Los seres humanos tenemos una capacidad pasmosa para ignorar la realidad. Para fingir que lo que está ante nuestras narices no es, no existe. Hasta cierto punto es un gran recurso frente a la adversidad. Inventamos una realidad diferente, más amable, y nos sumergimos en ella.
Eso sucede, sobre todo, cuando lo que vemos (aunque sea mirando de perfil) no nos gusta.
Creo que lo que ahora estamos viendo venir (o ya ha venido), nos parece, en parte, incómodo, feo o amenazante. Puede que no nos sintamos capaces de manejarnos en estas nuevas circunstancias. Que nos sepamos torpes, sin las habilidades necesarias para sostenernos. Quizás por eso elegimos ignorar. Esa no es la vida que queremos.
No hablo únicamente de cómo enfrentamos los avances tecnológicos, el teletrabajo y demás giros vividos. De eso opinamos constantemente. Hablo de todo lo que se ha movido, fragilizado e incluso roto, en nuestra vida y en el mundo. Hablo del impacto que han tenido en nosotros estos dos años.
Nos hemos esforzado mucho por resistir. Porque esa era la palabra que escuchábamos: “resistir”. Pero resistir, aunque demuestra nuestra enorme resiliencia, no es lo mismo que adaptarse. No es lo mismo que avanzar.
Muchas cosas han cambiado: nuestras relaciones, nuestra comunicación, nuestras decisiones, nuestra planificación o nuestro horizonte. Todo eso y más, ha cambiado. Aparentemente, también nosotros hemos cambiado. Sin embargo, seguimos afrontando los días con la misma mentalidad de siempre: la que dice que el mundo es un lugar previsible.

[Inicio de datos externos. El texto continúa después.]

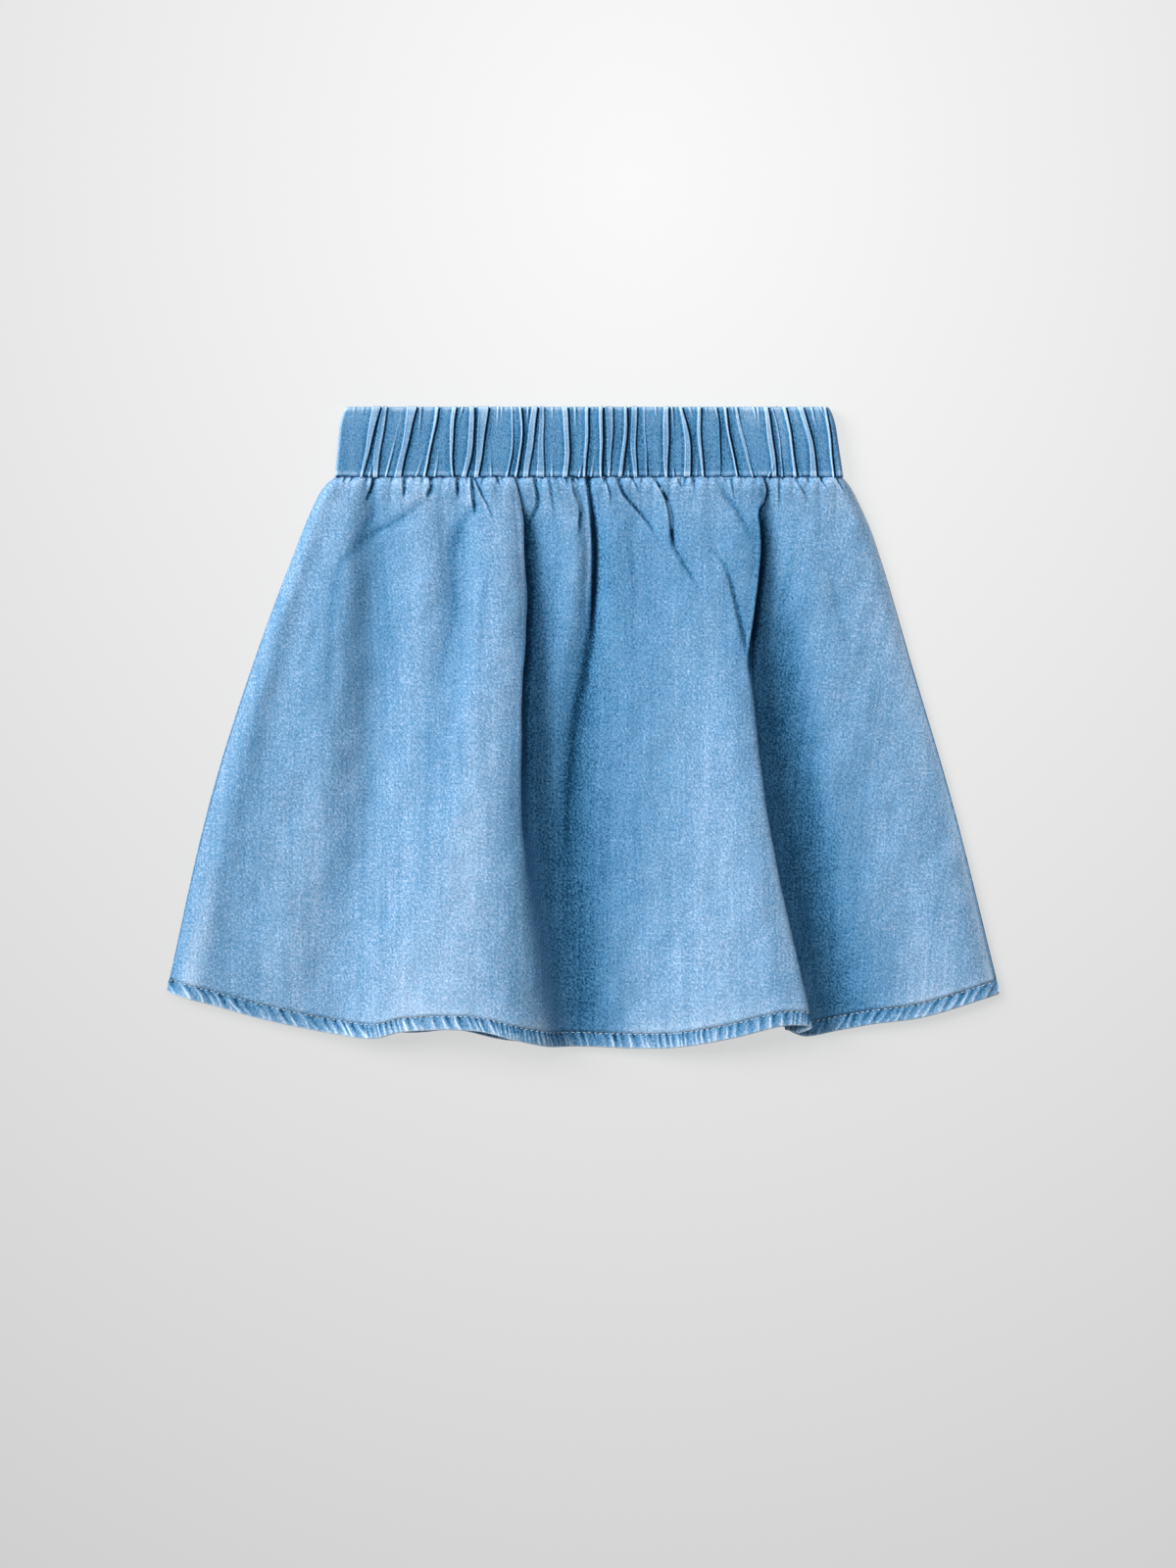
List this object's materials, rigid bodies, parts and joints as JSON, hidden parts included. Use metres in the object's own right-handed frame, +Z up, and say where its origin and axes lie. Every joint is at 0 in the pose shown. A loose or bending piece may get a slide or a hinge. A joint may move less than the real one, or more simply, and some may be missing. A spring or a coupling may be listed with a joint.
{
  "type": "circle skirt",
  "caption": "Child's flared circle skirt in light denim with a tucked elastic waistband and a narrow turned hem, laid flat with soft flares in front.",
  "frame": {"origin": "on the table, under the middle of the skirt's outline", "axes": "+X across the skirt, along its width at the hem; +Y from the hem towards the waist; +Z up from the table"},
  "size_m": [0.3956, 0.3045, 0.0211],
  "materials": {
    "light_denim": "soft washed light-blue denim, matt, fine twill grain with pale slubs",
    "hem_denim": "the same denim turned and topstitched, puckered, pale on its worn edge",
    "band_denim": "the same denim gathered over elastic, darker between its tucks and pale on their ridges",
    "thread": "light-blue sewing thread"
  },
  "bodies": {
    "root": {"waistband_back": "band_denim", "waistband_front": "band_denim", "skirt_back": "light_denim", "hem_back": "hem_denim", "skirt_front": "light_denim", "hem_front": "hem_denim"}
  },
  "joints": []
}
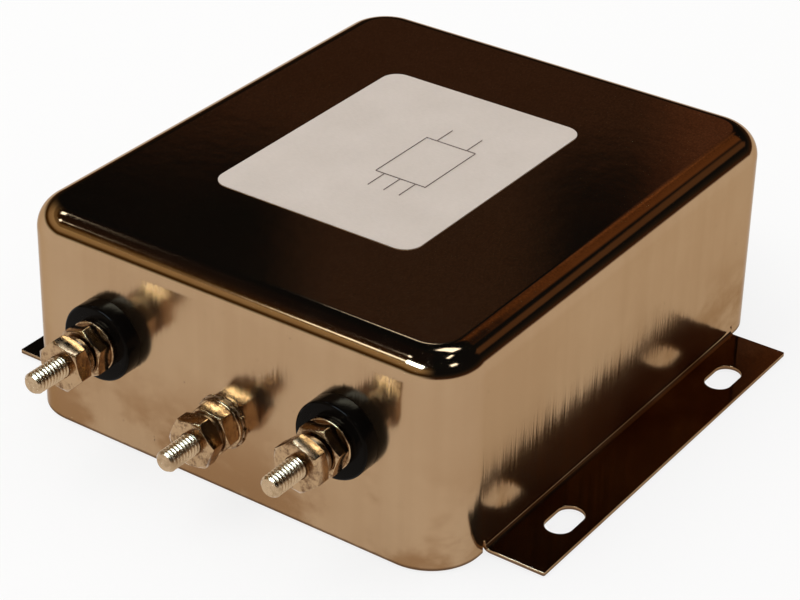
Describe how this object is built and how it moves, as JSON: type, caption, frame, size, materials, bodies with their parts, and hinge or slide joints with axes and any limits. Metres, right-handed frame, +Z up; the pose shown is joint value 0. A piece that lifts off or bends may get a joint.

Desde esa mentalidad, esperamos. Esperamos a que regrese la sensación de seguridad y estabilidad, esperamos a que el horizonte sea nítido. Esperamos. Porque tenemos la esperanza de poder comportarnos como habíamos hecho siempre. Decidir como siempre. Relacionarnos como siempre. Nos hemos quedado anclados. Y lo comprendo. O creo que lo comprendo. Ha sido agotador. Continúa siéndolo. Sentimos cansancio, anhelamos alegría, deseamos calma y certezas. ¿Quién tiene ganas de seguir esforzándose?
Aún así, la realidad continúa ahí, esperándonos a nosotros. No tiene otro lugar al que ir.
Cuando nos atrevamos por fin a mirarla, cuando dejemos de aplazar lo inevitable, habremos abierto la puerta a tres reacciones diferentes: Rechazar, Resignarnos o Aceptar.
Si rechazamos la realidad, nos pelearemos con ella. Estaremos de malhumor. Nos agotaremos pataleando. Pondremos parches y los llamaremos “soluciones”. Creeremos estar batallando para cambiar las cosas, pero me temo que ese es solo un engaño más.
Si nos resignamos, nos rendiremos ante todo lo que no nos gusta. Nos sentiremos frágiles, solos, y vulnerables. Y aunque todo eso es cierto (somos frágiles, dependientes y vulnerables), no puede ser nuestra única mirada. Desde ahí nos sentiremos incapaces de cambiar nada. Nos quedaremos sumisos renunciando a nuestro poder.
Solo si aceptamos la realidad, podremos asumir las pérdidas vividas. Reconocer que algunas cosas no van a regresar. Dejar de esperar. Recuperar la energía y las fuerzas necesarias. Agudizar el ingenio y sumar juntas nuestra creatividad. Enfocar la vida desde otra mentalidad. Una que nos permita responder a lo complejo. Soltar nuestra nostalgia y contribuir con nuestras acciones a que esa realidad, que no nos gusta demasiado, pueda ser mejor.
Chomsky lo dejaba claro hace unos días en una entrevista: “Debemos afrontar el mundo tal y como es y actuar para mejorarlo”. Ignorar, solo aplaza. Nosotros elegimos hasta cuando.